La misma historia de la iglesia es un testimonio de la veracidad y de la realidad de que la naturaleza humana puede pasar del infierno al cielo, de la fealdad a la belleza, de la imperfección a la perfección, del pecado a la santidad, de la muerte a la resurrección.

No hay por qué justificarse, ni tampoco por qué pensar que el ofrecimiento de Dios es posible para algunos santos seleccionados, o pensar que Jesucristo es el salvador de unos cuantos y no de todos, de algunos preferidos suyos predeterminados a la salvación y no de aquellos que quieren seguir el camino revelado por Cristo.
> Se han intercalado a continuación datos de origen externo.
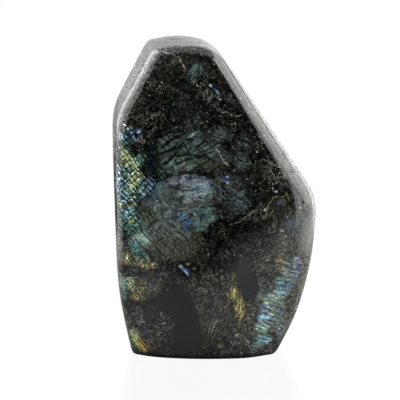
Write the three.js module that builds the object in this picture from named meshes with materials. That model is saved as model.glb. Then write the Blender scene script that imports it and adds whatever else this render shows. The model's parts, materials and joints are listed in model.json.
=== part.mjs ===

Tener fe en Cristo es creer realmente que su llamado es para que te reconozca a ti mismo, en tu condición actual, y que Él, con tu resolución y perseverancia, puede llevarte a su luz y a su presencia vivificadora en la cual se manifestará la belleza y el esplendor de la naturaleza humana.

En la cruz, el mensaje es claro y silencioso: el que escucha llevará su cruz y seguirá al Crucificado. Así, el Resucitado le hará testigo y partícipe de la victoria realizada en Su resurrección, y podrá, pues, exclamar: ¡“Cristo resucitó”!